Furth levelled his cigar like a javelin between finger and thumb. ‘I’m a working-class lad, you’re an aristocrat. Our sort gave the Nazis little or no support in the old days, Victor. Their strength came from the middle-class clerks and unemployed ex-officers: fertile ground, Victor.’
‘I’m interested in this business with Himmel,’ said Löwenherz, making one more effort to get the conversation back on his intended lines.
‘Damned interesting case,’ agreed Hans Furth. ‘I’ve been through his medical dossier again this morning and I think I’ve solved the question to some extent.’ He leaned back like a woman with uncomfortable stays and gave a matronly tug to the bottom of his short jacket.
‘How?’ asked Löwenherz.
Furth leaned forward and lowered his voice. ‘I can’t prove it, but it’s my guess that he’s not racially pure. I was reading in the paper the other day that more Jews commit thefts than Aryans do, by a considerable margin.’
‘That sounds very unscientific,’ sighed Löwenherz.
The doctor smiled at the window as if he shared a secret with the furnishings. ‘My dear Baron, you are hardly in a position to deny the effects of breeding. It took a thousand years of breeding to make you what you are. The Jews …’
‘Everyone in the world has a thousand years of breeding behind them,’ said Löwenherz irritably. ‘Perhaps these days Jews have more motive for theft than do Aryans.’
‘This is my theory,’ continued Hans Furth. ‘We Germans have been bred as a systematic nation and this fellow Hitler understands us …’
We Germans, thought Löwenherz, as he listened to the doctor’s sing-song Viennese accent, nibbling the German language like Sachertorte and showing his teeth at every bite.
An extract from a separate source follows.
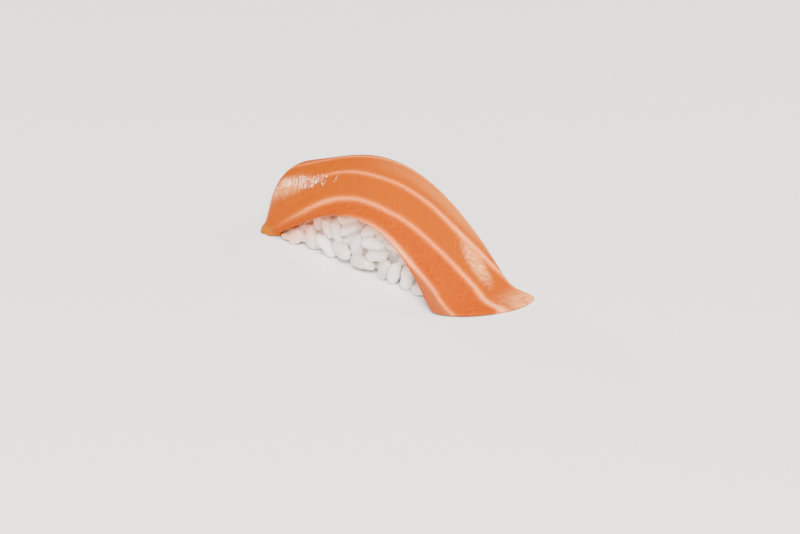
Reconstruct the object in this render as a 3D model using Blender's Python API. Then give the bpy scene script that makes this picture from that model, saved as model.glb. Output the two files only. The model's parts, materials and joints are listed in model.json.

‘… Revolutionize a systematic nation by means of political theory and you have an instrument. Harness the military caste to that instrument and you have a weapon. Allow the politicals to have their own armed forces – the Waffen SS – and create a climate in which they and the military are in constant and dynamic struggle and then your weapon will conquer the world.’
‘There’s still a large piece of the world unconquered,’ said Löwenherz.
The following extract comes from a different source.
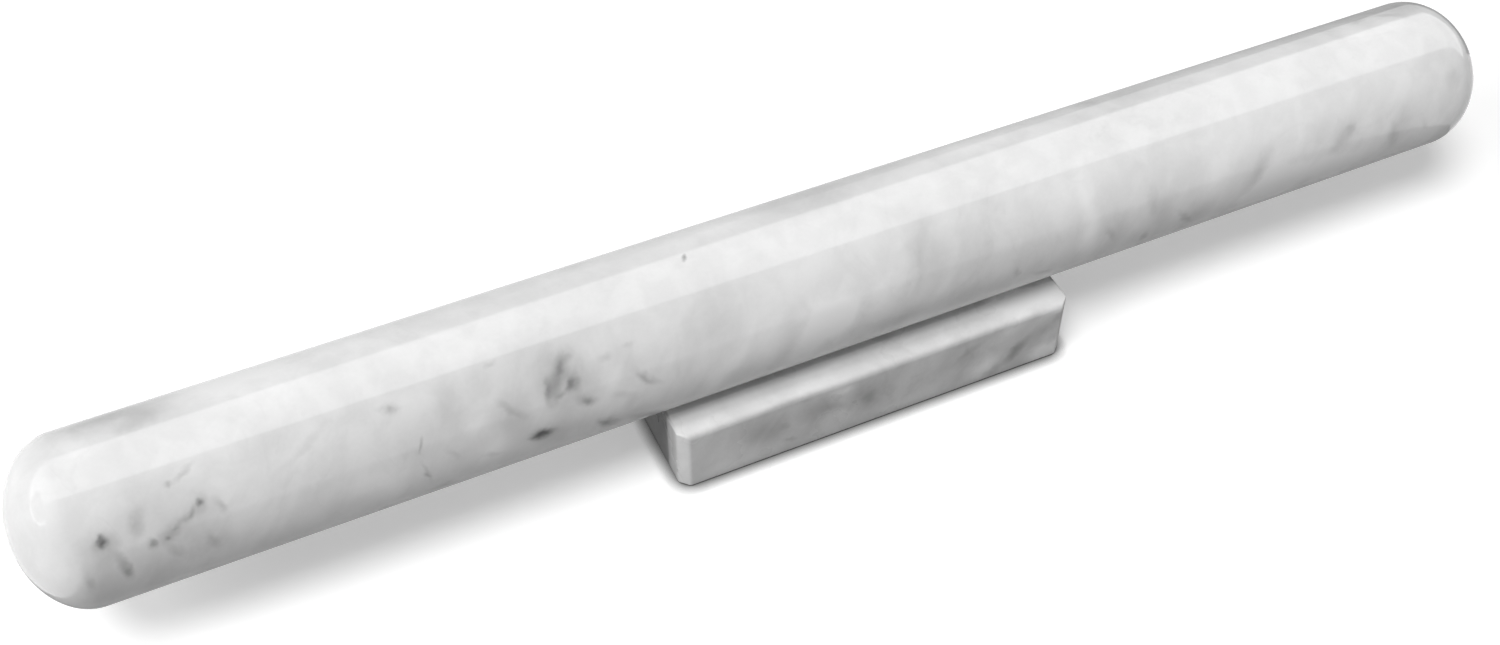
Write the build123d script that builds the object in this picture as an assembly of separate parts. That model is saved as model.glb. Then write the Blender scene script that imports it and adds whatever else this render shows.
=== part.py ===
from build123d import *
import os

# A solid stone rolling pin and the stone stand that it lies across, in millimetres.
# The origin is on the surface that the stand rests on, under the middle of the pin.
# X runs along the pin, Y across it, and Z is up.

# Rolling pin
pin_length = 400.0
pin_diameter = 41.3
dome_depth = 15.0  # along X, from the end of the straight barrel to the tip

# Stand
stand_length = 112.0
stand_width = 46.0
stand_height = 20.0
stand_shift = 7.1  # from the pin's middle to the stand's middle, along X
cradle_depth = 3.6  # from the stand's top face to the bottom of its cradle
corner_chamfer = 2.4  # the four upright corners
top_round = 1.8  # the two long outer edges of the top face
rim_round = 2.0  # the two long edges where the cradle meets the top face
end_round = 0.6  # the edges around both ends and around the corner chamfers
foot_chamfer = 0.5  # the edges around the underside

# Clearance between the barrel and the cradle, the same all along the cradle's arc
seat_gap = 0.3

# Weights that make a three-point Bezier curve an exact quarter of an ellipse
quarter_ellipse = (1, 0.5**0.5, 1)

# Derived sizes and places
pin_radius = pin_diameter / 2
barrel_length = pin_length - 2 * dome_depth
cradle_radius = pin_radius + seat_gap
cradle_floor_height = stand_height - cradle_depth
pin_axis_height = cradle_floor_height + cradle_radius


def rolling_pin():
    """A straight barrel with a flattened dome at each end, turned from one blank."""
    with BuildPart() as pin:
        with BuildSketch(Plane.XZ):
            with BuildLine():
                Line((-barrel_length / 2, pin_radius), (barrel_length / 2, pin_radius))
                for side in (-1, 1):
                    shoulder = (side * barrel_length / 2, pin_radius)
                    corner = (side * pin_length / 2, pin_radius)
                    tip = (side * pin_length / 2, 0)
                    Bezier(shoulder, corner, tip, weights=quarter_ellipse)
                Line((-pin_length / 2, 0), (pin_length / 2, 0))
            make_face()
        revolve(axis=Axis.X)
    return Pos(Z=pin_axis_height) * pin.part


def stand():
    """A sawn block with chamfered corners, eased edges and a cradle that fits the barrel."""
    with BuildPart() as block:
        # The shape across the pin, the same all along the block
        with BuildSketch(Plane.YZ) as section:
            with Locations((0, stand_height / 2)):
                Rectangle(stand_width, stand_height)
            fillet(section.vertices().group_by(Axis.Y)[-1], radius=top_round)
            with Locations((0, pin_axis_height)):
                Circle(cradle_radius, mode=Mode.SUBTRACT)
            rims = section.vertices().group_by(Axis.Y)[-1].sort_by(Axis.X)[1:-1]
            fillet(rims, radius=rim_round)
        extrude(amount=stand_length / 2, both=True)
        # The outline from above, which cuts the four upright corners off
        with BuildSketch() as outline:
            Rectangle(stand_length, stand_width)
            chamfer(outline.vertices(), length=corner_chamfer)
        extrude(amount=stand_height, mode=Mode.INTERSECT)
        underside = block.faces().sort_by(Axis.Z)[0]
        chamfer(underside.edges(), length=foot_chamfer)
        # Above the foot, all that doesn't run along the block is an edge of an end or of a corner
        above_foot = block.edges().filter_by(lambda edge: edge.bounding_box().max.Z > 1.5 * foot_chamfer)
        fillet(above_foot - above_foot.filter_by(Axis.X), radius=end_round)
    return Pos(X=stand_shift) * block.part


os.makedirs("parts", exist_ok=True)
export_step(rolling_pin(), "parts/rolling_pin.step")
export_step(stand(), "parts/stand.step")
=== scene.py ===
import math

import bmesh
import bpy
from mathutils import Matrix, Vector


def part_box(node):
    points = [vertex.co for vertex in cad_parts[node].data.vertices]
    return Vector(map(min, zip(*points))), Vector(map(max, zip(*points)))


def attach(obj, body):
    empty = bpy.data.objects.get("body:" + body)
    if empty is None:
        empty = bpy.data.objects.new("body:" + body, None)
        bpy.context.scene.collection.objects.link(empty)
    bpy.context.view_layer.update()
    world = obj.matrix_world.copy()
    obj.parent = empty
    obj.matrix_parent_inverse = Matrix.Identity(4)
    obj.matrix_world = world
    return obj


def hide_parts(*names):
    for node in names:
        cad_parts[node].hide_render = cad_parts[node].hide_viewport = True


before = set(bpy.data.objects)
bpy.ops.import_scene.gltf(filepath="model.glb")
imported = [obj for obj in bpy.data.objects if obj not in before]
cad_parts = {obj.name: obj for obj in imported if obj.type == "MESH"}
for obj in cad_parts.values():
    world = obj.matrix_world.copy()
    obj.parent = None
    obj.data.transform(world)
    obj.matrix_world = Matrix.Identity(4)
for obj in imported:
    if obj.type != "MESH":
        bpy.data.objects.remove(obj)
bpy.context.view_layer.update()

# A polished marble rolling pin on a low marble stand, on a pale floor under soft studio light.
# The origin is on the floor under the middle of the pin. X runs along the pin, Y across it, and Z is up.

bl_info = {
    "name": "Marble rolling pin",
    "version": (1, 0, 0),
    "blender": (4, 5, 0),
    "location": "3D View > Sidebar > Rolling pin",
    "description": "Models a marble rolling pin and its stand, and sets them on a plain studio stage",
    "category": "Object",
}

MM = 0.001  # metres in a millimetre
HAIR = 0.001 * MM  # points nearer to each other than this are one
CAD_PIN = "rolling_pin"
CAD_STAND = "stand"
PIN_BODY = "pin"
STAND_BODY = "stand"

pin_low, pin_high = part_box(CAD_PIN)
stand_low, stand_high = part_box(CAD_STAND)


# ---------------------------------------------------------------- settings

class PinSettings(bpy.types.PropertyGroup):
    """The rolling pin's sizes and stone"""

    length: bpy.props.FloatProperty(
        name="Length",
        description="From tip to tip",
        default=pin_high.x - pin_low.x,
        unit="LENGTH",
    )
    diameter: bpy.props.FloatProperty(
        name="Diameter",
        description="Across the barrel",
        default=pin_high.z - pin_low.z,
        unit="LENGTH",
    )
    dome_depth: bpy.props.FloatProperty(
        name="Dome depth",
        description="From the end of the straight barrel to the tip",
        default=15 * MM,
        unit="LENGTH",
    )
    axis_height: bpy.props.FloatProperty(
        name="Axis height",
        description="From the floor to the middle of the barrel",
        default=(pin_low.z + pin_high.z) / 2,
        unit="LENGTH",
    )
    sides: bpy.props.IntProperty(
        name="Sides",
        description="Faces around the barrel",
        default=160,
        min=24,
    )
    dome_rings: bpy.props.IntProperty(
        name="Dome rings",
        description="Rings of faces from the barrel to each tip",
        default=40,
        min=8,
    )
    barrel_cuts: bpy.props.IntProperty(
        name="Barrel cuts",
        description="Cuts across each half of the barrel",
        default=39,
        min=0,
    )
    pale_stone: bpy.props.FloatVectorProperty(
        name="Pale stone",
        description="The lightest of the pin's marble",
        default=(0.92, 0.92, 0.92, 1.0),
        size=4,
        subtype="COLOR",
    )
    dark_stone: bpy.props.FloatVectorProperty(
        name="Dark stone",
        description="The darkest flecks and veins of the pin's marble",
        default=(0.10, 0.10, 0.10, 1.0),
        size=4,
        subtype="COLOR",
    )
    polish: bpy.props.FloatProperty(
        name="Roughness",
        description="Roughness of the polished stone",
        default=0.08,
        min=0.02,
        max=1.0,
    )


class StandSettings(bpy.types.PropertyGroup):
    """The stand's sizes and stone"""

    length: bpy.props.FloatProperty(
        name="Length",
        description="Along the pin",
        default=stand_high.x - stand_low.x,
        unit="LENGTH",
    )
    width: bpy.props.FloatProperty(
        name="Width",
        description="Across the pin",
        default=stand_high.y - stand_low.y,
        unit="LENGTH",
    )
    height: bpy.props.FloatProperty(
        name="Height",
        description="From the floor to the top face",
        default=stand_high.z - stand_low.z,
        unit="LENGTH",
    )
    middle: bpy.props.FloatProperty(
        name="Middle",
        description="Place of the stand's middle along the pin",
        default=(stand_low.x + stand_high.x) / 2,
        unit="LENGTH",
    )
    cradle_gap: bpy.props.FloatProperty(
        name="Cradle gap",
        description="Clearance between the barrel and its cradle",
        default=0.3 * MM,
        unit="LENGTH",
    )
    corner_chamfer: bpy.props.FloatProperty(
        name="Corner chamfer",
        description="Cut off each of the four upright corners",
        default=2.4 * MM,
        unit="LENGTH",
    )
    top_round: bpy.props.FloatProperty(
        name="Top round",
        description="Radius of the top face's two long outer edges",
        default=1.8 * MM,
        unit="LENGTH",
    )
    rim_round: bpy.props.FloatProperty(
        name="Rim round",
        description="Radius of the two edges where the cradle meets the top face",
        default=2.0 * MM,
        unit="LENGTH",
    )
    end_ease: bpy.props.FloatProperty(
        name="End ease",
        description="Width taken off the edges of the ends and of the corner chamfers",
        default=0.5 * MM,
        unit="LENGTH",
    )
    foot_chamfer: bpy.props.FloatProperty(
        name="Foot chamfer",
        description="Width taken off the edges around the underside",
        default=0.5 * MM,
        unit="LENGTH",
    )
    pale_stone: bpy.props.FloatVectorProperty(
        name="Pale stone",
        description="The lightest of the stand's marble",
        default=(0.88, 0.88, 0.88, 1.0),
        size=4,
        subtype="COLOR",
    )
    dark_stone: bpy.props.FloatVectorProperty(
        name="Dark stone",
        description="The darkest veins of the stand's marble",
        default=(0.12, 0.12, 0.12, 1.0),
        size=4,
        subtype="COLOR",
    )
    polish: bpy.props.FloatProperty(
        name="Roughness",
        description="Roughness of the honed stone",
        default=0.28,
        min=0.02,
        max=1.0,
    )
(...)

‘I know,’ said Furth, smiling and nodding. ‘It’s fascinating to see what will happen.’
‘Like a game of bridge,’ said Löwenherz.
‘Better,’ said Furth. ‘Bridge was never half as exciting. My training as a doctor and as an officer has given me a unique chance to become an expert on the German psychology. Do you know, I can tell what sort of symptoms a man will have according to the rank he holds. For instance, no German NCO would dare to come in here complaining of indigestion, just as few officers come to me with foot ailments. Funny folk, we Germans, eh?’